Amazon Just Shared Some Surprising Covid-19 Data. Here’s What Stands Out Most

Amazon released some long-awaited data this week — the number of Amazon employees who have either tested positive for Covid-19, or who are otherwise suspected of having been infected.

The Amazon news was overshadowed by word that President Trump and the First Lady tested positive, of course, but there’s a surprising takeaway from Amazon’s rates of infection–starting with Amazon’s conclusion that its employees are infected at a lower rate than the public at large.

Amazon says it has 1.372 million front line employees, mainly those working in Amazon warehouses and at Whole Foods supermarkets. Of them, the company said in a statement that it’s seen a total of 19,816 employees with either confirmed or suspected positive diagnoses.

That works out to about a 1.44 percent infection rate. And Amazon says that number is 42 percent lower than might be expected, compared to the level of infection in the general population, “accounting for geography and the age composition of our employees.”

Does it check out? Well, I bookmarked it against the running tab of cumulative diagnoses that the New York Times keeps, and that shows 7.3 million cases as of Friday.

As a portion of the U.S. population, which was roughly 331 million as of earlier this year, it would work out to a 2.20 percent infection rate.

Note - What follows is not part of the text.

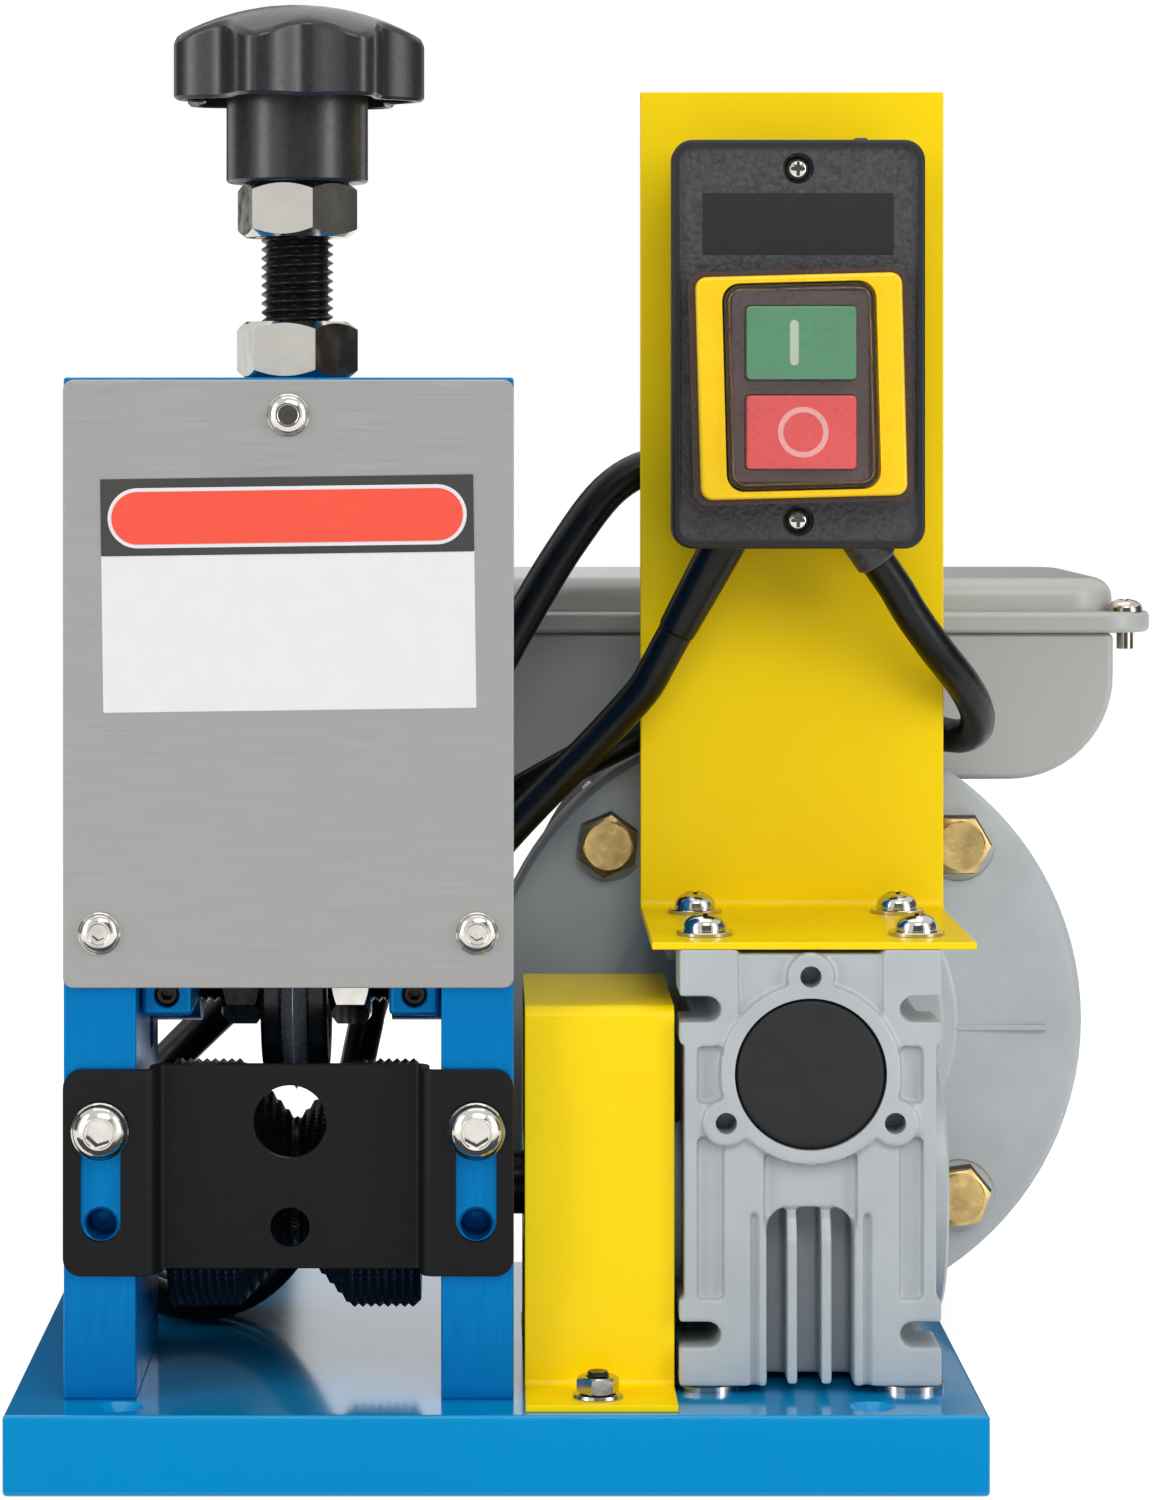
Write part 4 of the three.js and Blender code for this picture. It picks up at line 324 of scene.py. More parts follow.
def socket_screw(x, seat, z, head, tall, shank, length, socket, turn):
    """Domed head to the front with a hexagon socket, seat at its underside."""
    angles = [math.radians(a) for a in range(52, 3, -8)]
    lip = head * 0.52
    floor_y = seat - tall * 0.86
    profile = [
        (0, floor_y), (lip - 0.2, floor_y), (lip, seat - tall), (lip + 0.25, seat - tall),
        *[(head * 0.93 * math.cos(a), seat - tall * (0.3 + 0.7 * math.sin(a))) for a in angles],
        (head * 0.95, seat - tall * 0.3), (head, seat - tall * 0.22), (head, seat), (shank, seat),
        (shank, seat + length), (0, seat + length)]
    recess = prism(hexagon(socket, x, z, turn), "y", seat - 2 * tall, seat - tall * 0.3)
    return carved(turned(profile, "y", x, z, SMALL), recess)


def cross_screw(axis, u, v, seat, out, head, tall, arm, wide, shank, length):
    """Pan head with a cross recess. out is +1 or -1, the way the head faces along the axis."""
    angles = [math.radians(a) for a in range(0, 90, 15)]
    profile = [
        (0, seat - out * length), (shank, seat - out * length), (shank, seat), (head, seat),
        *[(head * math.cos(a), seat + out * tall * (0.25 + 0.75 * math.sin(a))) for a in angles],
        (0, seat + out * tall)]
    low, high = sorted((seat + out * tall * 0.35, seat + out * tall * 2))
    recess = [panel(u, v, *size, wide / 3, low, high, 2, axis) for size in ((arm, wide), (wide, arm))]
    return carved(turned(profile, axis, u, v, SMALL), *recess)


def askew(mesh, x, z, degrees):
    """The mesh turned a little about a point of the front, as it was stuck or screwed on."""
    centre = Vector((x, 0, z)) * MM
    turn = Matrix.Rotation(math.radians(degrees), 4, "Y")
    mesh.transform(Matrix.Translation(centre) @ turn @ Matrix.Translation(-centre))
    return mesh


# MATERIALS: procedural, in each object's own coordinates

def linear(red, green, blue):
    """An sRGB colour of 0 to 255 as linear values."""
    def one(value):
        share = value / 255
        return share / 12.92 if share <= 0.04045 else ((share + 0.055) / 1.055) ** 2.4
    return (one(red), one(green), one(blue), 1)


def fill(inputs, values):
    for name, value in values.items():
        inputs[name].default_value = value


class Finish:
    """A Principled material whose colour, roughness and bump drift with noise.

    tint is (share, *noise), grain is (spread of roughness, *noise) and bump is (depth in millimetres,
    strength, *noise). A noise is its cells per metre, its detail and, where it has one, its stretch.
    """

    def __init__(self, name, slot, colour, roughness, metallic=0, level=0.5, tint=None, grain=None, bump=None,
                 more=None):
        self.slot = slot
        self.material = bpy.data.materials.new(name)
        self.material.use_nodes = True
        self.nodes = self.material.node_tree.nodes
        self.link = self.material.node_tree.links.new
        self.place = self.nodes.new("ShaderNodeTexCoord").outputs["Object"]
        shader = self.nodes["Principled BSDF"].inputs
        base = linear(*colour)
        fill(shader, {
            "Base Color": base, "Roughness": roughness, "Metallic": metallic, "Specular IOR Level": level,
            **(more or {})})
        if tint:
            share, *noise = tint
            mix = self.nodes.new("ShaderNodeMix")
            mix.data_type = "RGBA"
            mix.inputs["A"].default_value = [c * (1 - share) for c in base[:3]] + [1]
            mix.inputs["B"].default_value = [min(1, c * (1 + share)) for c in base[:3]] + [1]
            self.link(self.ranged(noise, 0, 1), mix.inputs["Factor"])
            self.link(mix.outputs["Result"], shader["Base Color"])
        if grain:
            spread, *noise = grain
            low, high = max(0.02, roughness - spread), roughness + spread
            self.link(self.ranged(noise, low, high), shader["Roughness"])
        if bump:
            depth, strength, *noise = bump
            node = self.nodes.new("ShaderNodeBump")
            fill(node.inputs, {"Distance": depth * MM, "Strength": strength})
            self.link(self.noise(*noise), node.inputs["Height"])
            self.link(node.outputs["Normal"], shader["Normal"])

    def noise(self, cells, detail, stretch=(1, 1, 1)):
        mapping = self.nodes.new("ShaderNodeMapping")
        mapping.inputs["Scale"].default_value = stretch
        texture = self.nodes.new("ShaderNodeTexNoise")
        fill(texture.inputs, {"Scale": cells, "Detail": detail})
        self.link(self.place, mapping.inputs["Vector"])
        self.link(mapping.outputs["Vector"], texture.inputs["Vector"])
        return texture.outputs["Fac"]

    def ranged(self, noise, low, high):
        """The middle of a noise spread over low to high."""
        node = self.nodes.new("ShaderNodeMapRange")
        fill(node.inputs, {"From Min": 0.3, "From Max": 0.7, "To Min": low, "To Max": high})
        self.link(self.noise(*noise), node.inputs["Value"])
        return node.outputs["Result"]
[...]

Amazon’s infection rate would in fact be considerably lower, although again we have to consider the age and location of Amazon workers.

Amazon also broke out state-by-state reporting rates, which basically reflected the trend, with a couple of exceptions. In 39 states, the company claimed the data showed its employee infection rate was lower than what would have been expected compared to the rest of the state.

The biggest outlier was Minnesota, where Amazon employees had a 3.17 percent infection rate, compared to 1.58 percent for the state. As it happens, an Amazon warehouse in Minnesota was identified earlier this year as having had a high rate of infections.

According to the data Amazon released this week, therefore, it would seem that might have been an exception to the rule.

Amazon employees in West Virginia also had a higher infection rate: 1.31 percent infection rate compared to a 0.77 percent state case rate. Also, nine states have fewer than 1,000 Amazon employees, the company said, “which is too small of a population for meaningful analysis.”

This is the first time Amazon has released data like this. Few other big companies seem to have done something similar, as far as I can find, and I think Amazon is on solid footing here to ask its corporate peers and rivals to follow suit.

“We hope other large companies will also release their detailed learnings and case rates because doing so will help all of us,” the company said in a statement. “This is not an arena where companies should compete–this is an arena where companies should help one another.”

Nevertheless, while we don’t have anything to compare Amazon to, it’s still worth looking at the measures Amazon said it’s taken. Some of these are things that might be harder to replicate in a smaller business; others are easier.

Of course, it’s impossible to know which of the measures helped the most, but they included:

  • distributing face masks to employees (over 100 million, apparently);
  • implementing temperature checks at sites around the world; 
  • “mandating enhanced cleaning procedures at all of our sites,” to the point that “door handles, stairway handrails, lockers, elevator buttons, and touch screens,” are supposed to be cleaned every 90 minutes;
  • “introducing extensive social distancing measures;”
  • telling employees about “every new case in their building;” and
  • putting some employees on paid leave if they’d simply been exposed to other employees who tested positive (they say this number has declined over time).

If you’re running a smaller business, I think the biggest takeaway is one that I often advise — and the reason I pay a lot of attention to what big, public companies do. It’s that Amazon is in a position to research and study things to a greater extent than you might be able to, simply because of its scale and size.

For example, Amazon says it “enlisted several of the world’s leading epidemiology and outbreak-response doctors to work with our 5,000-member global safety team” to come up with its plan. Chances are you don’t have the resources to mount an effort that large.

But, while a skeptical eye might be warranted, you can still beg, borrow, and steal from the experiences of a bigger company that can.

The opinions expressed here by Inc.com columnists are their own, not those of Inc.com.